--- START ---

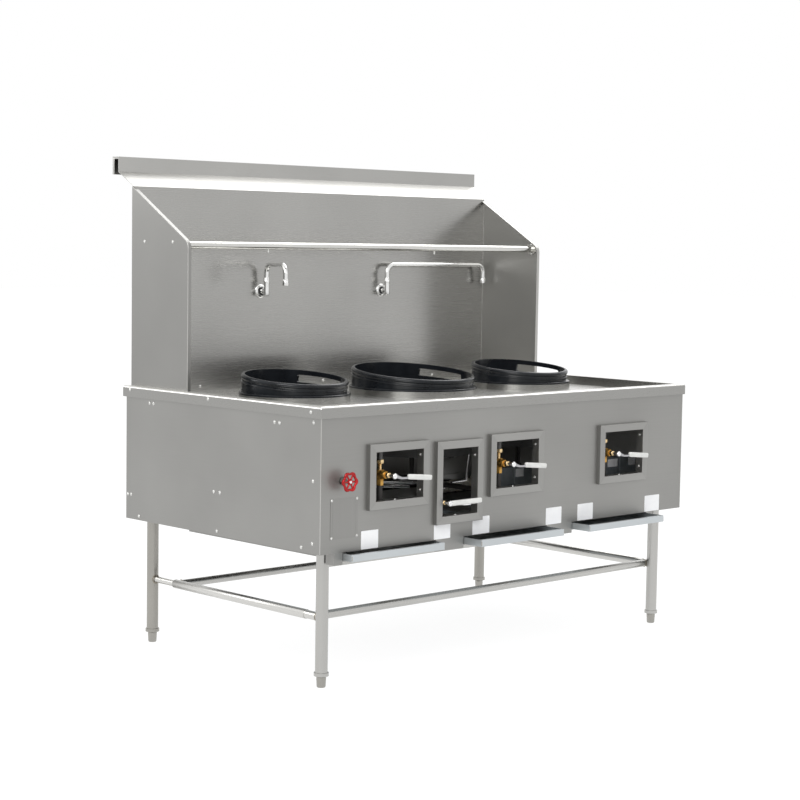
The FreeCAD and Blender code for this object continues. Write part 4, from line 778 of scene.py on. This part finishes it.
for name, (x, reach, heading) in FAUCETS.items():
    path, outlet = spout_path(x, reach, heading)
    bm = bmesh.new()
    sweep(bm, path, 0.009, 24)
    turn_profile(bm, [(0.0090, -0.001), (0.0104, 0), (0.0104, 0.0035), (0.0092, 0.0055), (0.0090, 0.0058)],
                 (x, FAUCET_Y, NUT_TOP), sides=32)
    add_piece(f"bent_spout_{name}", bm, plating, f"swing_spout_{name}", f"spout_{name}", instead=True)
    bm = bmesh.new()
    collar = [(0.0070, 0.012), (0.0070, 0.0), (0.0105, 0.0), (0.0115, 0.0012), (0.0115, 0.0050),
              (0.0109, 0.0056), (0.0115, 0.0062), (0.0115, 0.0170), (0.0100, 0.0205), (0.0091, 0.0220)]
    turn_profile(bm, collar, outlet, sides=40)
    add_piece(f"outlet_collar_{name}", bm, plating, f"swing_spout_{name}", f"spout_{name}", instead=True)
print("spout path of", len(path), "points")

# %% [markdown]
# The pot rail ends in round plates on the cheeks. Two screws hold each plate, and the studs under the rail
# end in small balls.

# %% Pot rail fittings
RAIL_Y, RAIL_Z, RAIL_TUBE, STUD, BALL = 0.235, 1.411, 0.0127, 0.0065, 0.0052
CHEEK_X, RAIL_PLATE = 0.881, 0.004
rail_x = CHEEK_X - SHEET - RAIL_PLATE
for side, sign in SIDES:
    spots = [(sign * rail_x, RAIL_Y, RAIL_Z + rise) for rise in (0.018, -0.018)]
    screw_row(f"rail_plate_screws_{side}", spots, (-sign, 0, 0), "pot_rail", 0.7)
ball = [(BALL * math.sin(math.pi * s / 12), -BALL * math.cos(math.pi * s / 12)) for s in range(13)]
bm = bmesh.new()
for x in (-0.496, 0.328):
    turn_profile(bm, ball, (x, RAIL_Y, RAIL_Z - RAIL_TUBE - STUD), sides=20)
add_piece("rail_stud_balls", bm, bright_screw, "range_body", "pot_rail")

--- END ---

- WHAT TO PRODUCE -
Extract all the material, leaving every line as it is.

- FINAL RESULT -
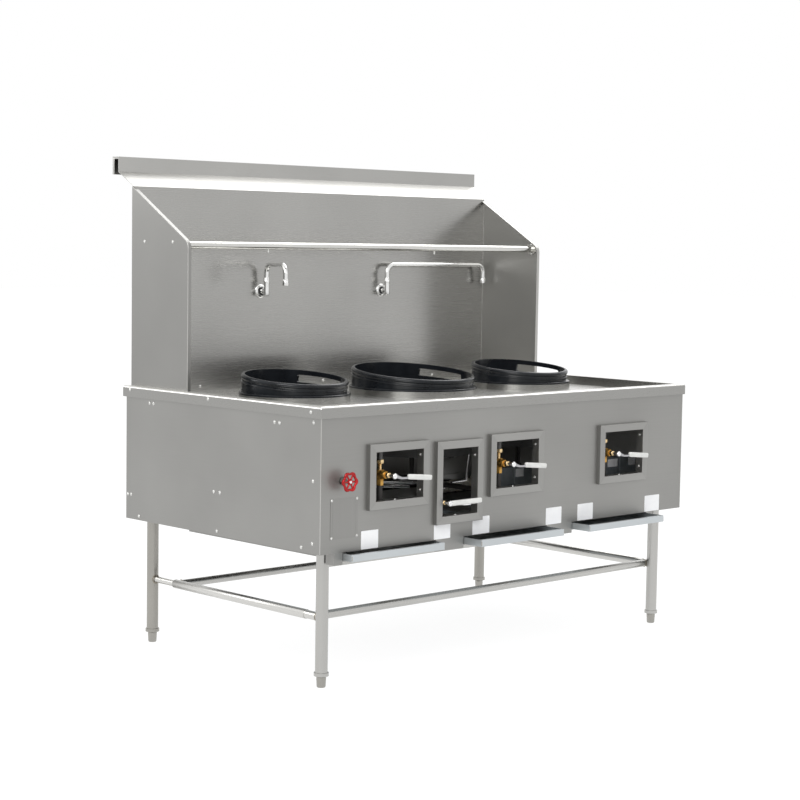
The FreeCAD and Blender code for this object continues. Write part 4, from line 778 of scene.py on. This part finishes it.
for name, (x, reach, heading) in FAUCETS.items():
    path, outlet = spout_path(x, reach, heading)
    bm = bmesh.new()
    sweep(bm, path, 0.009, 24)
    turn_profile(bm, [(0.0090, -0.001), (0.0104, 0), (0.0104, 0.0035), (0.0092, 0.0055), (0.0090, 0.0058)],
                 (x, FAUCET_Y, NUT_TOP), sides=32)
    add_piece(f"bent_spout_{name}", bm, plating, f"swing_spout_{name}", f"spout_{name}", instead=True)
    bm = bmesh.new()
    collar = [(0.0070, 0.012), (0.0070, 0.0), (0.0105, 0.0), (0.0115, 0.0012), (0.0115, 0.0050),
              (0.0109, 0.0056), (0.0115, 0.0062), (0.0115, 0.0170), (0.0100, 0.0205), (0.0091, 0.0220)]
    turn_profile(bm, collar, outlet, sides=40)
    add_piece(f"outlet_collar_{name}", bm, plating, f"swing_spout_{name}", f"spout_{name}", instead=True)
print("spout path of", len(path), "points")

# %% [markdown]
# The pot rail ends in round plates on the cheeks. Two screws hold each plate, and the studs under the rail
# end in small balls.

# %% Pot rail fittings
RAIL_Y, RAIL_Z, RAIL_TUBE, STUD, BALL = 0.235, 1.411, 0.0127, 0.0065, 0.0052
CHEEK_X, RAIL_PLATE = 0.881, 0.004
rail_x = CHEEK_X - SHEET - RAIL_PLATE
for side, sign in SIDES:
    spots = [(sign * rail_x, RAIL_Y, RAIL_Z + rise) for rise in (0.018, -0.018)]
    screw_row(f"rail_plate_screws_{side}", spots, (-sign, 0, 0), "pot_rail", 0.7)
ball = [(BALL * math.sin(math.pi * s / 12), -BALL * math.cos(math.pi * s / 12)) for s in range(13)]
bm = bmesh.new()
for x in (-0.496, 0.328):
    turn_profile(bm, ball, (x, RAIL_Y, RAIL_Z - RAIL_TUBE - STUD), sides=20)
add_piece("rail_stud_balls", bm, bright_screw, "range_body", "pot_rail")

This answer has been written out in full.